* [Task description]: Answer with a number only: how many lines of the data contain "groups"?

※ ※ ※

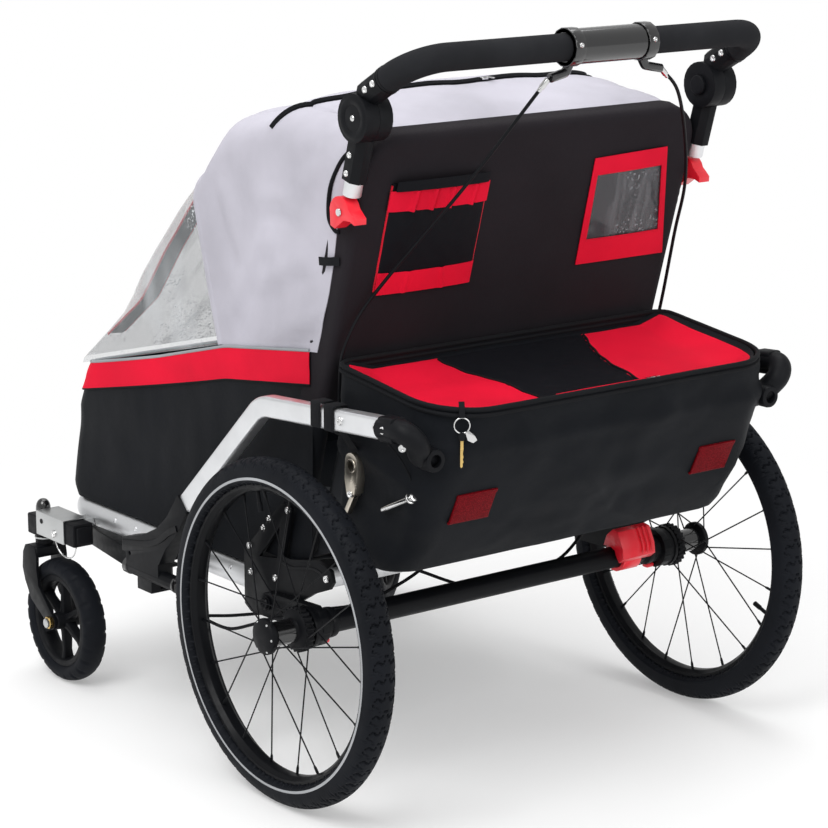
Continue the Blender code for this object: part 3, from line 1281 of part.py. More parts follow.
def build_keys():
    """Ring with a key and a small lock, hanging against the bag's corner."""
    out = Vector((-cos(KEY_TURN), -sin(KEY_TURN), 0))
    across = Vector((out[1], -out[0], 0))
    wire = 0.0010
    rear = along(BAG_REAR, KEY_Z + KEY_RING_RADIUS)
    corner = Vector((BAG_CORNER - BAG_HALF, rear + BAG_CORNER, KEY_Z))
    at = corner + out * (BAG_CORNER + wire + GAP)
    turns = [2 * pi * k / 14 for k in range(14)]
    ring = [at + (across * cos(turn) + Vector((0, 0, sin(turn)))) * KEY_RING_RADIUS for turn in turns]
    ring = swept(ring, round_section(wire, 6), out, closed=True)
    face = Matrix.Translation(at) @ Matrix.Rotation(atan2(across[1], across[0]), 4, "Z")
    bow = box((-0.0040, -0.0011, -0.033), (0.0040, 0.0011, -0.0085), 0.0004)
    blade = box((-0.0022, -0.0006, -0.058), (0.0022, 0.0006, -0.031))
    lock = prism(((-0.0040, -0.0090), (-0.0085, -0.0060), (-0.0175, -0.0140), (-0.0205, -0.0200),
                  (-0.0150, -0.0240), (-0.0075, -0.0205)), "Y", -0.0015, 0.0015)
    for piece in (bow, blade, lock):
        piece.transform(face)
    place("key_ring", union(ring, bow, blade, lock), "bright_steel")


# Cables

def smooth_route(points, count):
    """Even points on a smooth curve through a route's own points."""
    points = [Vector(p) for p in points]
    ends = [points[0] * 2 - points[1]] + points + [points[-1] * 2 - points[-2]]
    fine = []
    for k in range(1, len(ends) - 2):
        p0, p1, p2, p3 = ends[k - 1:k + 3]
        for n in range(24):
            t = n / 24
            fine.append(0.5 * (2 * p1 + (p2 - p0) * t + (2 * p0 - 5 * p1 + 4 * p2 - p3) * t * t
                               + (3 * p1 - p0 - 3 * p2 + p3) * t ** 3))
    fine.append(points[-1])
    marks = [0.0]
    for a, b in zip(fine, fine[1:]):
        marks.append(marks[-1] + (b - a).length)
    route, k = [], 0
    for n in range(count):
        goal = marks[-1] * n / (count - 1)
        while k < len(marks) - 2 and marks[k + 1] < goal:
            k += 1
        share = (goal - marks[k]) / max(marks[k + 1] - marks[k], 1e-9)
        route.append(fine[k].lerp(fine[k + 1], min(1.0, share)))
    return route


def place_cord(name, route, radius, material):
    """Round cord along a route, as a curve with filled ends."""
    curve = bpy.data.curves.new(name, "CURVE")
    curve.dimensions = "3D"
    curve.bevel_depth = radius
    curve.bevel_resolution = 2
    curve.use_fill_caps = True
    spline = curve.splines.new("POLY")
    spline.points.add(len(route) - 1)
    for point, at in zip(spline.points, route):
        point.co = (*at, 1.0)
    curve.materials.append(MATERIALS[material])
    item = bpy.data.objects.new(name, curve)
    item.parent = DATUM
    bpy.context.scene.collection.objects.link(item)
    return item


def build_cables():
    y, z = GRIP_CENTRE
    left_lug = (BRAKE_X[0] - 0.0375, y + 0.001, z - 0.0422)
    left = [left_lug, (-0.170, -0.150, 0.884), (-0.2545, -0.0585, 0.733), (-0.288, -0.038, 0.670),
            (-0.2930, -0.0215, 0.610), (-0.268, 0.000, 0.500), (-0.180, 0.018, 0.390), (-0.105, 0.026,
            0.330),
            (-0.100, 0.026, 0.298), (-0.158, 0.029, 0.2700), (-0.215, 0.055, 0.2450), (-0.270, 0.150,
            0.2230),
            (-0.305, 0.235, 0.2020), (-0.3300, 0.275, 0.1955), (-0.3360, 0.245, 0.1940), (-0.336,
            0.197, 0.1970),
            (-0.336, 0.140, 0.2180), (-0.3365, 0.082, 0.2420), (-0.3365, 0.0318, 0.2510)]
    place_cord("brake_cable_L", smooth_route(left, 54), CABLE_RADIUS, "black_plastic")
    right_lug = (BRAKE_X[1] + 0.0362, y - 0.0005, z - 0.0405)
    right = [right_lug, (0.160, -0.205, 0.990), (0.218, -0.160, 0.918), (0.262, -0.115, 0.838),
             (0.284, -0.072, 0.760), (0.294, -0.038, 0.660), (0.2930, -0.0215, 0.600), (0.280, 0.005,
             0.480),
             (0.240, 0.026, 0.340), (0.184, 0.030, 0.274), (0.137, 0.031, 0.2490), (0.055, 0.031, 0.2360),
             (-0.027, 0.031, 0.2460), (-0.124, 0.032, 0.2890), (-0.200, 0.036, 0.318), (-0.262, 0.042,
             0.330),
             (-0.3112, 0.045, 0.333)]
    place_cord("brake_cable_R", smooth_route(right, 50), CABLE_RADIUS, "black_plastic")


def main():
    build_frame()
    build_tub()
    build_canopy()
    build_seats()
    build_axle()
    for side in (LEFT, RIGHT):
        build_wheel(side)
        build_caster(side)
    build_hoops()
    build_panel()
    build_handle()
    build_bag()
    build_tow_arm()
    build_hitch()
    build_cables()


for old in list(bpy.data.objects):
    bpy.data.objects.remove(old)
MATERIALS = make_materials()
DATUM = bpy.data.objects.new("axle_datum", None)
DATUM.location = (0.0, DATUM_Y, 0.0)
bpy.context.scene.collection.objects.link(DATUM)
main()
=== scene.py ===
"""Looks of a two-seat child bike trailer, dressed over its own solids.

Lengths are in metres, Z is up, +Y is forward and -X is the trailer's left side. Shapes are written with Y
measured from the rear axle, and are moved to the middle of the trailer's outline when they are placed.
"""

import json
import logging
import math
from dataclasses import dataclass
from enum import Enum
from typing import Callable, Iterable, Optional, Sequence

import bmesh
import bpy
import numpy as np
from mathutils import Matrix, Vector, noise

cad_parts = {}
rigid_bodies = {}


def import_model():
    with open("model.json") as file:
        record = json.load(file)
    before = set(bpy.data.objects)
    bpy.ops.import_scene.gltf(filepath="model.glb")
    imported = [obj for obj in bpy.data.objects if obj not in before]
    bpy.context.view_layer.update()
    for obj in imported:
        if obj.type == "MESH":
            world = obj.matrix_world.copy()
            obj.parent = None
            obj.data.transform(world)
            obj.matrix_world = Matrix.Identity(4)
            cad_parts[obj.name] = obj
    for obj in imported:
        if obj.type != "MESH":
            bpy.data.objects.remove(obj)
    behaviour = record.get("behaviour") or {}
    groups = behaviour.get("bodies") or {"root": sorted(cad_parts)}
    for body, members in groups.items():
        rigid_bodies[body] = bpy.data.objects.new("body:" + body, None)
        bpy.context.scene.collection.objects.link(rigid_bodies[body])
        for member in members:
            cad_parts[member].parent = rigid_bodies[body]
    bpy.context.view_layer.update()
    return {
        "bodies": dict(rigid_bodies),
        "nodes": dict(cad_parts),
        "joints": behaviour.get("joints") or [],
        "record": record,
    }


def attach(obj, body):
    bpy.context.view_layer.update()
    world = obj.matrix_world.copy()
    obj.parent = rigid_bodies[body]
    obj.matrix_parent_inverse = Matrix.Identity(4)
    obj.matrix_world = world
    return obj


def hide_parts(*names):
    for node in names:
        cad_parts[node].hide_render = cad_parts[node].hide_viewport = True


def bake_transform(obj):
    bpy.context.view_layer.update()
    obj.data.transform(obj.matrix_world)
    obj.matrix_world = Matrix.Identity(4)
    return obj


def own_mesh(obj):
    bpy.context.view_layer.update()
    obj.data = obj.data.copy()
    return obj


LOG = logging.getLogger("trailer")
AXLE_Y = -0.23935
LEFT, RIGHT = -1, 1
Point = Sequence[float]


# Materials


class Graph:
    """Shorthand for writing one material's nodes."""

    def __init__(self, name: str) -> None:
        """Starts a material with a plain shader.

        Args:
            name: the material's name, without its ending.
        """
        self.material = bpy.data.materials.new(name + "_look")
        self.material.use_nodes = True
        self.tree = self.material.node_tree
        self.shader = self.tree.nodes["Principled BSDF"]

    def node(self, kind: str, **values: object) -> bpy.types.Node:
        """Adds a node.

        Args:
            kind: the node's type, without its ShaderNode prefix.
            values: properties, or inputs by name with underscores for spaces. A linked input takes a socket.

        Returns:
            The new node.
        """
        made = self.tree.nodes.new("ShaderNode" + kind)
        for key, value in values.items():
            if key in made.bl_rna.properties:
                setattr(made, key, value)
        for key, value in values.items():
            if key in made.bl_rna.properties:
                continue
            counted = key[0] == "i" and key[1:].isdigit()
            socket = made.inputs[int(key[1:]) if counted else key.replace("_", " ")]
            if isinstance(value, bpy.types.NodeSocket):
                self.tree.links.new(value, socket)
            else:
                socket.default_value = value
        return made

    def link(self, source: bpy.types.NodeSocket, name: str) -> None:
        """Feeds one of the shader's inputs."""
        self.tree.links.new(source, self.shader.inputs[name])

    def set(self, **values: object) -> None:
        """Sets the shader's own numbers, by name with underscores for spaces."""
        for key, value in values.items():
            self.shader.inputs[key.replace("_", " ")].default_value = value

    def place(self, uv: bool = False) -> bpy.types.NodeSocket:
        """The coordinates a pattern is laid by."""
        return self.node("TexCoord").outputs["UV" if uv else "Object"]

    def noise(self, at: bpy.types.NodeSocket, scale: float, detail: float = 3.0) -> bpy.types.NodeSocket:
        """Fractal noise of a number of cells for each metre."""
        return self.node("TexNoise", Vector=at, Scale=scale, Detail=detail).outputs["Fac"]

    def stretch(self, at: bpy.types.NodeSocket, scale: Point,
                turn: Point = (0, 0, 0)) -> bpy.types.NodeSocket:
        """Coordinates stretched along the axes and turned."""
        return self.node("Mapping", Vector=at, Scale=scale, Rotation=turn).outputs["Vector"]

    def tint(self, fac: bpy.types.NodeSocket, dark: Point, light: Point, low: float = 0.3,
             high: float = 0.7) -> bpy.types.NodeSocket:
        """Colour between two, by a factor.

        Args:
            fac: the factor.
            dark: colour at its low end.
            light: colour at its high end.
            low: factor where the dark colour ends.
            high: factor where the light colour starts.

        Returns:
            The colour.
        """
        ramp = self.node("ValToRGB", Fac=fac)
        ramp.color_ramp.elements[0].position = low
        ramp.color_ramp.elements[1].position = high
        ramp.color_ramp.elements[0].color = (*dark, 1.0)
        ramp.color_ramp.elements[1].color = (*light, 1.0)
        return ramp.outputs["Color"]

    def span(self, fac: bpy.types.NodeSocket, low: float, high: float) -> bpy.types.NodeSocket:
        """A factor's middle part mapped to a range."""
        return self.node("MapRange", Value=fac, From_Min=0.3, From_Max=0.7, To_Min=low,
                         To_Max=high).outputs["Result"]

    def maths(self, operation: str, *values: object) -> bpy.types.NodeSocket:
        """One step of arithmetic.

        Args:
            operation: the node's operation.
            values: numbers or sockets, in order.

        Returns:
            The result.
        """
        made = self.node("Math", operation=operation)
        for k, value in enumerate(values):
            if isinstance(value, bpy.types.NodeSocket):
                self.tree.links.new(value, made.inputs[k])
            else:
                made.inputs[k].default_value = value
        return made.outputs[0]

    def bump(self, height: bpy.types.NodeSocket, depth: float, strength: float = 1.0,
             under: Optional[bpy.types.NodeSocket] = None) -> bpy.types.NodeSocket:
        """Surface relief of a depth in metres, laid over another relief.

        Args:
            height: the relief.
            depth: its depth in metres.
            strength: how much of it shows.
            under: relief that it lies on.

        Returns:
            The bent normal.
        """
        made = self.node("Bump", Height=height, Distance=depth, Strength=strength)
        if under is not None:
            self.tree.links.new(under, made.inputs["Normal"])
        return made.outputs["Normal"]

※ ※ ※

* [Full solution]: 2